Bringing Coaching to Life at Work: Making Personality Shifts Practically
- Ronnie Tan

- Jul 27
- 3 min read
You’ve invested in coaching — now what?
Subscribing to coaching is a powerful first step toward personal growth and professional effectiveness. But the real transformation happens when insights from coaching sessions are applied consistently in the workplace. This is where awareness becomes action, and potential becomes performance.
In this blog, we’ll explore how individuals can take ownership of their development journey by making deliberate, personality-aligned changes at work. We'll also provide a framework for creating your own "Practice & Development Plan", including a sample with model answers to guide you.

The Coaching Mindset: Awareness to Action
After a few coaching sessions, you may start noticing:
Patterns in how you respond to stress or conflict
Blind spots in communication or collaboration
Awareness of leaks in your body language
Strengths you undervalue or overuse
Being more effective dealing with contentious colleagues
Feedback that confirms or challenges your self-perception
Coaching increases self-awareness, but without consistent practice, that awareness may fade. To make lasting changes, it’s important to:
Anchor insights to real work situations
Create new behavioural habits
Track and reflect on your progress
Five Practical Steps to Bring Coaching into the Workplace
1. Identify a Focus Area
Pick one or two key areas from your coaching that are most relevant to your work effectiveness. These could be:
Becoming more assertive
Improving active listening
Managing impulsive reactions
Delegating better
Staying calm under pressure
Overcoming low emotional awareness
Ask yourself: “Where do I see the biggest gap between my intention and impact?”
2. Observe Yourself in Real-Time
Start noticing your behaviours in the moment — especially in challenging interactions. Journaling or voice notes after meetings can help you track:
What happened
How you reacted
What you would do differently
This self-observation builds emotional regulation and intentionality.
3. Start Small and Specific
Choose small behaviour shifts you can practice daily or weekly. Examples:
“In every meeting this week, I will pause before responding.”
“I will check in with my team member on how they prefer feedback.”
Small wins build confidence and reinforce the learning.
4. Enlist a Feedback Partner
Invite a trusted colleague or manager to observe and share feedback on your behaviour changes. Let them know what you’re working on so they can support you — this creates accountability and encourages a feedback culture.

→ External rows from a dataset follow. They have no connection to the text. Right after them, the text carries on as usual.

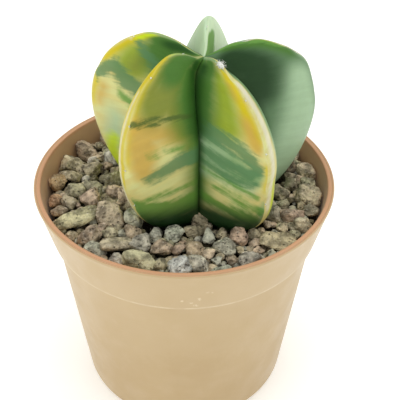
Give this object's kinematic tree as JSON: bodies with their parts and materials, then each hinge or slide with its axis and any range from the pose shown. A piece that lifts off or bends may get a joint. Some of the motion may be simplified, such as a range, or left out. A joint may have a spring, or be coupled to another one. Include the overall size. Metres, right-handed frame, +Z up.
{
  "type": "potted bishops cap cactus",
  "caption": "Five-ribbed spineless cactus with a sunken crown and woolly areoles, growing in a tapered collared nursery pot topped with loose stones.",
  "frame": {"origin": "middle of the pot's foot, on the surface that it stands on", "axes": "+Z up out of the pot; -Y is the front, where the groove between two ribs faces the viewer"},
  "size_m": [0.065, 0.065, 0.0868],
  "materials": {
    "tan_plastic": "moulded tan plastic with a satin sheen",
    "potting_mix": "damp mineral potting mix",
    "pumice": "dry porous pumice and lava grains, grey-brown with reddish and pale ones",
    "cactus_skin": "satin green skin, variegated with yellow and cream"
  },
  "bodies": {
    "root": {"pot": "tan_plastic", "potting_mix": "potting_mix", "top_dressing": "pumice", "cactus": "cactus_skin"}
  },
  "joints": []
}
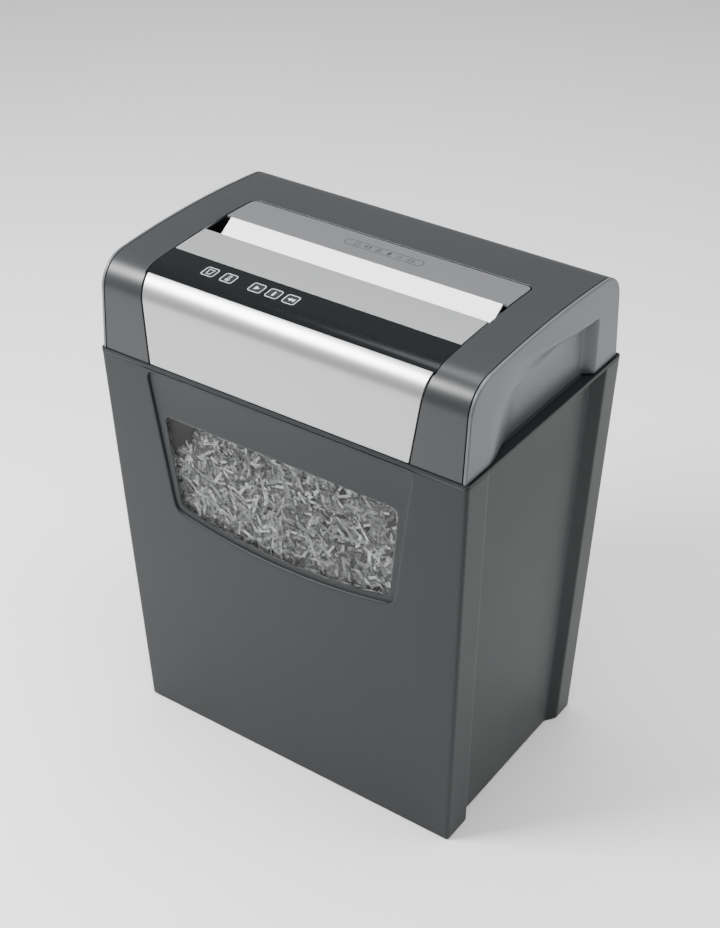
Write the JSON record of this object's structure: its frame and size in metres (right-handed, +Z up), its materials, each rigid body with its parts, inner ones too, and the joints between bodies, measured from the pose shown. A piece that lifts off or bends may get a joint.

5. Create a Simple Practice & Development Plan
Use a light-touch format to guide your progress. You don’t need a complex system — just enough structure to stay intentional.
Sample Practice & Development Plan
Component | Practice/Context |
Focus Area | Becoming more assertive in meetings |
Why this matters | I tend to stay quiet even when I have ideas, which limits my visibility and contribution. |
Current pattern | I hesitate to speak up unless invited. I second-guess myself. |
Desired new behaviour | Speak up early in discussions with one clear idea or question. |
Work situations to practice in | Weekly team meetings, project planning sessions, one-on-ones with my manager |
Micro-actions | - Prepare 1 point to share before each meeting - Use phrases like “I'd like to add…” - Ask one clarifying question per meeting |
Supporter / feedback partner | Peer colleague from my team who attends the same meetings |
Reflection journal | Weekly: What went well? What felt difficult? What helped me speak up? What held me back? |
Review date | 4 weeks from today |
Final Tips to Sustain Change
Schedule short self-check-ins every week (10–15 mins)
Celebrate small wins — these reinforce new habits
Be compassionate with yourself when setbacks happen
Share your journey with your coach for ongoing alignment and adjustments
Summary Thoughts
Coaching is not just a conversation — it’s a commitment to change. The true power of coaching unfolds when you take ownership of applying what you've learned, experimenting with new ways of being, and reflecting on your growth.
You don’t have to be perfect — you just need to be intentional and consistent. With small steps, over time, you can reshape how you show up at work in powerful ways.